── Material provided

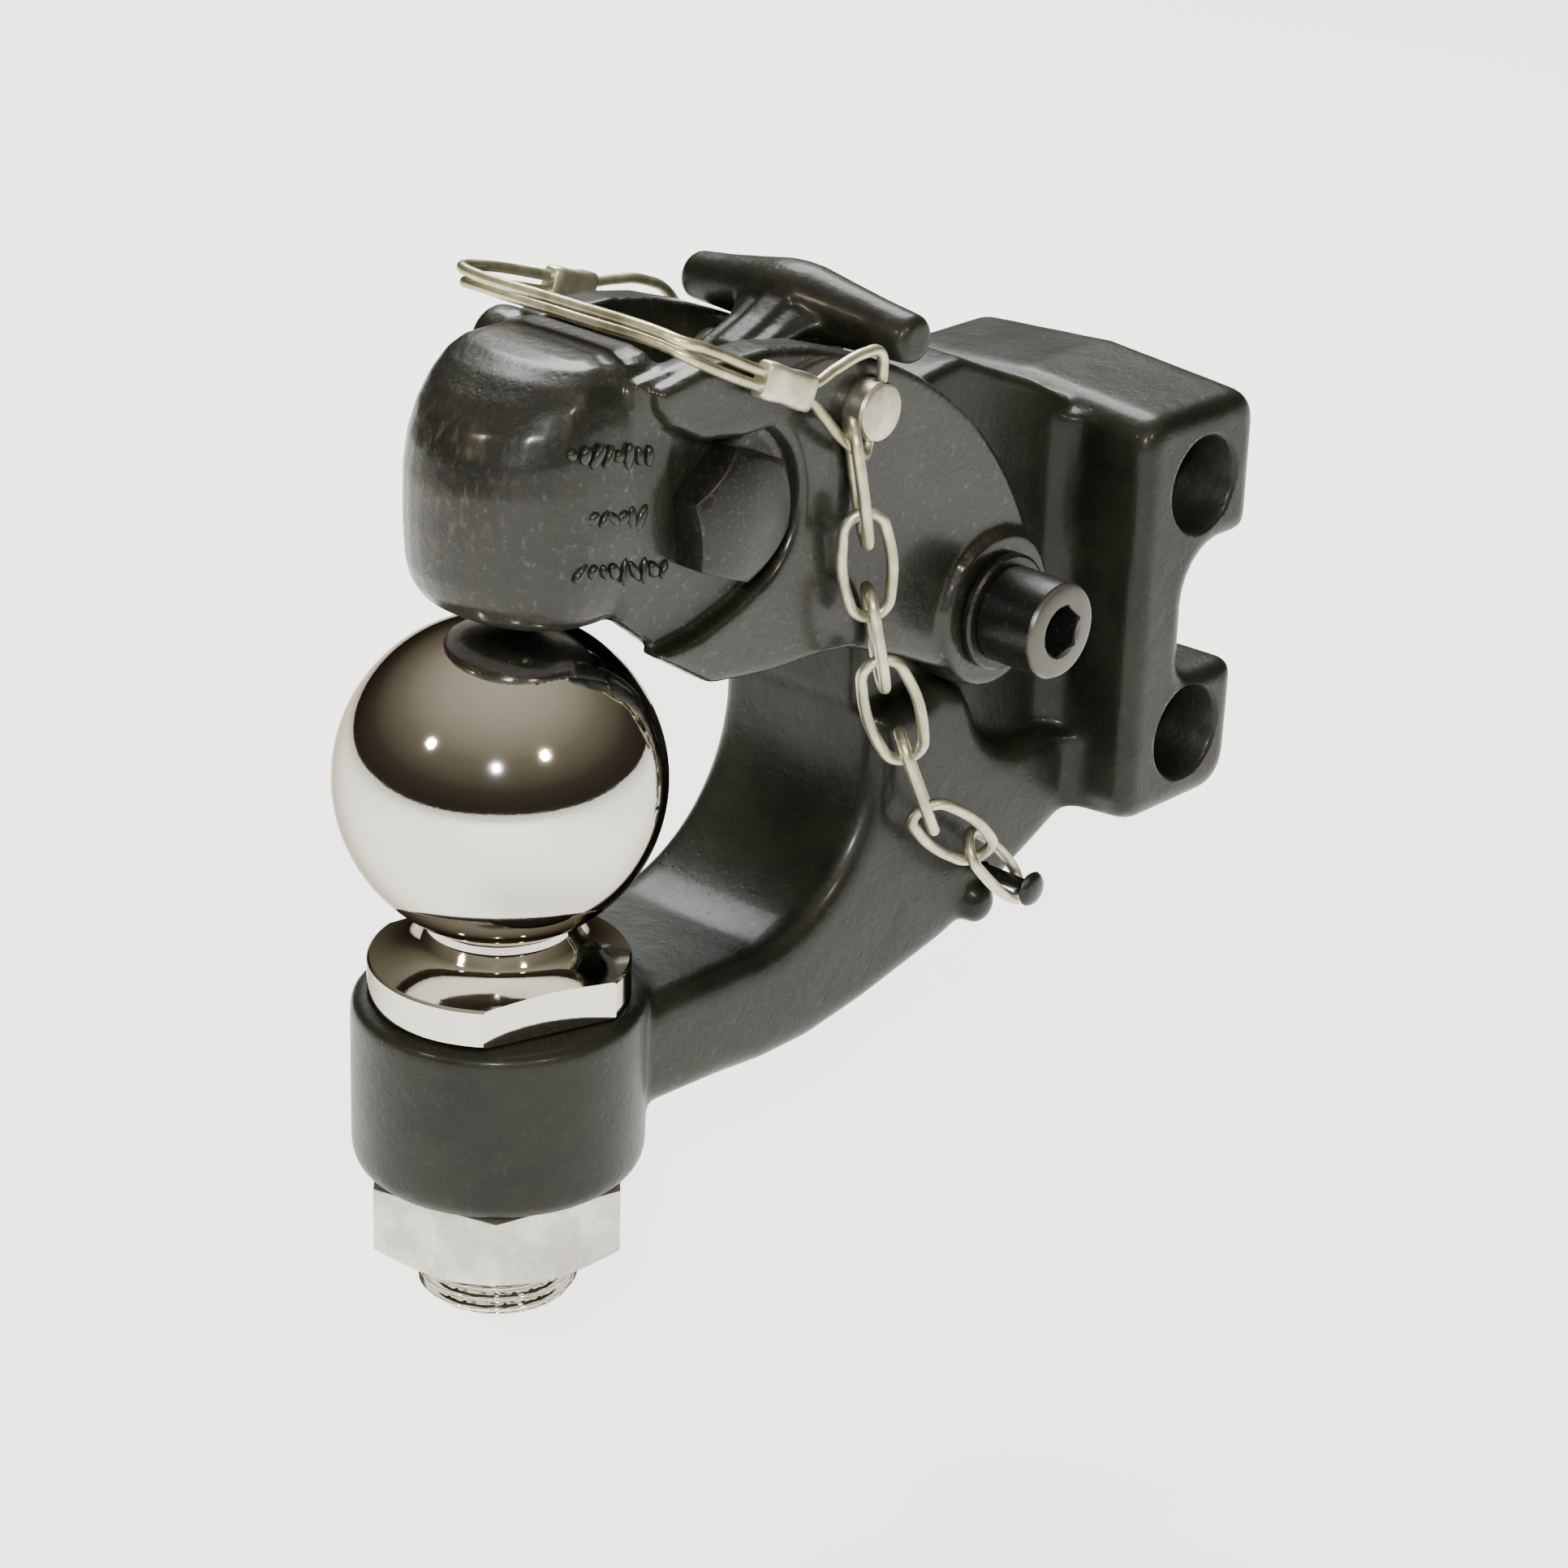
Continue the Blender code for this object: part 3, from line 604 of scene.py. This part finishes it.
# ---------------------------------------------------------------- jaw pivot
# A black socket-head bolt through the wings and the tongue, with a collar washer on each side and a hexagon
# nut on the far end. Its turned head face is left bright.
def black_oxide(name, bright_beyond=None):
    """Black oxide on steel. On the near side of a given y, in metres, the turned face is left bright."""
    n = Nodes(name)
    place = n.make("TexCoord", output=3)
    cloud = n.make("TexNoise", Vector=place, Scale=220.0, Detail=4.0)
    rub = n.make("TexNoise", Vector=place, Scale=1400.0, Detail=4.0)
    colour = n.blend(rub.smooth(0.55, 0.75) * 0.6, (0.009, 0.009, 0.008, 1.0), (0.060, 0.058, 0.048, 1.0))
    if bright_beyond is not None:
        side = n.make("SeparateXYZ", output=1, Vector=place)
        face = 1.0 - side.smooth(bright_beyond - 0.0002, bright_beyond + 0.0003)
        colour = n.blend(face * (0.55 + 0.45 * cloud), colour, (0.075, 0.076, 0.062, 1.0))
    bump = n.make("Bump", Height=cloud + rub * 0.3, Strength=0.2, Distance=0.0004)
    return n.finish(Base_Color=colour, Metallic=0.55, Roughness=0.26 + cloud * 0.2, Normal=bump)


bolt_profile = [(0.0, -34.9), (6.9, -34.9), (7.6, -34.6), (8.0, -34.0), (8.0, -23.9), (6.3, -23.85)]
bolt_profile += [(6.3, 36.5), (5.6, 37.4), (0.0, 37.4)]
bolt = add_object("pivot_bolt_skin", turned(bolt_profile, 96, PIVOT, "Y"))
socket_corner = 8.0 / 2 / math.cos(math.pi / 6)
socket_turns = [math.pi / 3 * i + 0.3 for i in range(6)]
cut(bolt, loft([[(PIVOT[0] + socket_corner * math.cos(a), y, PIVOT[2] + socket_corner * math.sin(a))
                 for a in socket_turns] for y in (-36.0, -28.4)]))
cut(bolt, turned([(0.0, -37.0), (6.6, -37.0), (3.9, -34.3), (0.0, -34.3)], 48, PIVOT, "Y"))
shade(bolt, 30.0)
deliver(bolt, "base", "bolts", black_oxide("bolt_oxide", -34.3 * MM), "pivot_bolt")
oxide = black_oxide("plain_oxide")
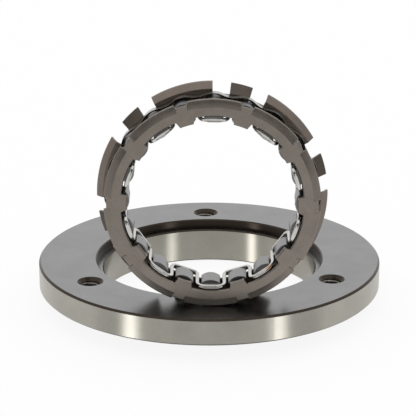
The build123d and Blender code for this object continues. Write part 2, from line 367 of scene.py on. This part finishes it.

────

Instructions to follow:
Print, please, the lines from the first line of the material through the line that contains "return n.finish(Base_Color=colour, Metallic=0.55, Roughness=0.26", exactly as written and with nothing added.

Task response:
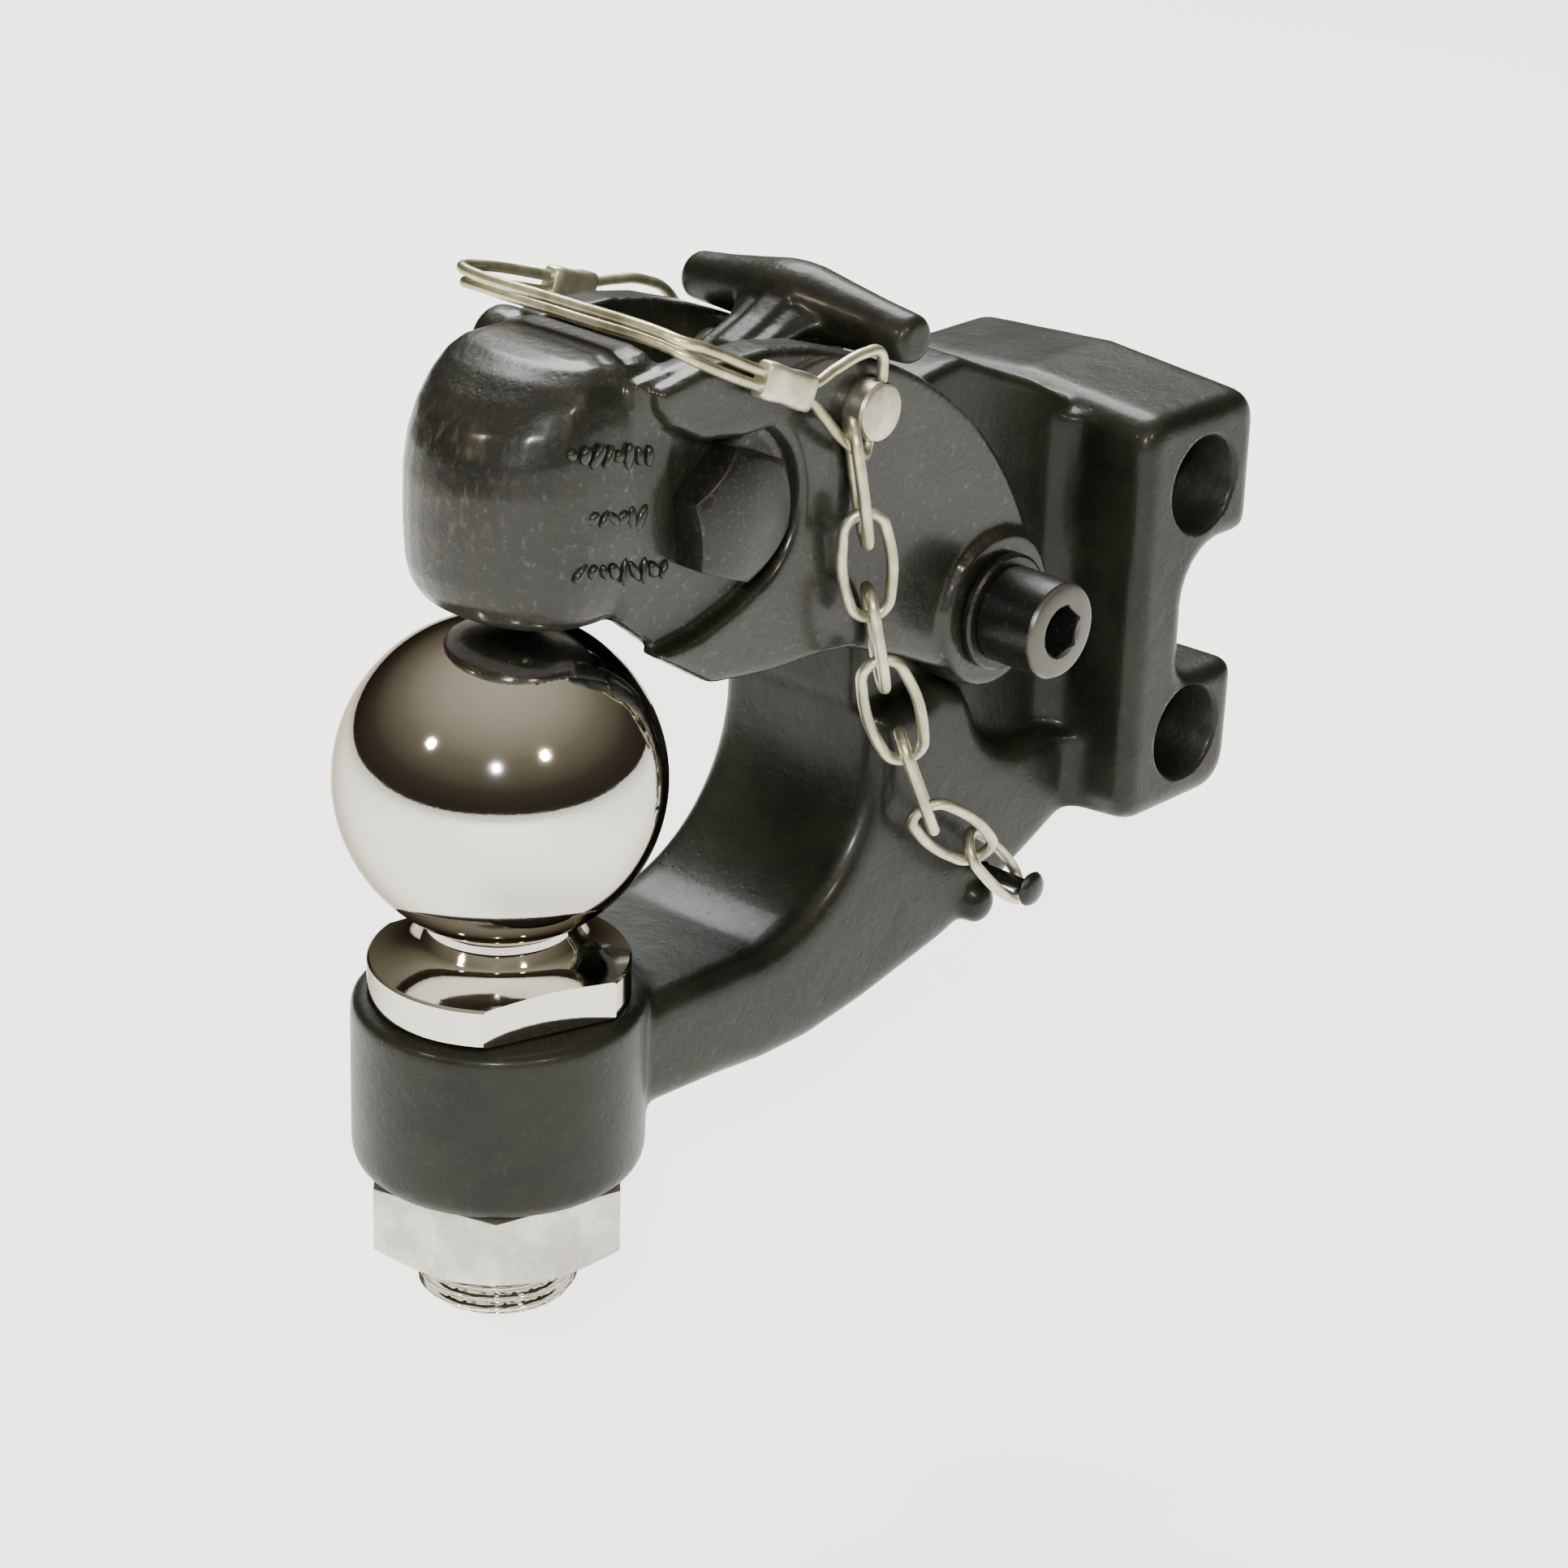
Continue the Blender code for this object: part 3, from line 604 of scene.py. This part finishes it.
# ---------------------------------------------------------------- jaw pivot
# A black socket-head bolt through the wings and the tongue, with a collar washer on each side and a hexagon
# nut on the far end. Its turned head face is left bright.
def black_oxide(name, bright_beyond=None):
    """Black oxide on steel. On the near side of a given y, in metres, the turned face is left bright."""
    n = Nodes(name)
    place = n.make("TexCoord", output=3)
    cloud = n.make("TexNoise", Vector=place, Scale=220.0, Detail=4.0)
    rub = n.make("TexNoise", Vector=place, Scale=1400.0, Detail=4.0)
    colour = n.blend(rub.smooth(0.55, 0.75) * 0.6, (0.009, 0.009, 0.008, 1.0), (0.060, 0.058, 0.048, 1.0))
    if bright_beyond is not None:
        side = n.make("SeparateXYZ", output=1, Vector=place)
        face = 1.0 - side.smooth(bright_beyond - 0.0002, bright_beyond + 0.0003)
        colour = n.blend(face * (0.55 + 0.45 * cloud), colour, (0.075, 0.076, 0.062, 1.0))
    bump = n.make("Bump", Height=cloud + rub * 0.3, Strength=0.2, Distance=0.0004)
    return n.finish(Base_Color=colour, Metallic=0.55, Roughness=0.26 + cloud * 0.2, Normal=bump)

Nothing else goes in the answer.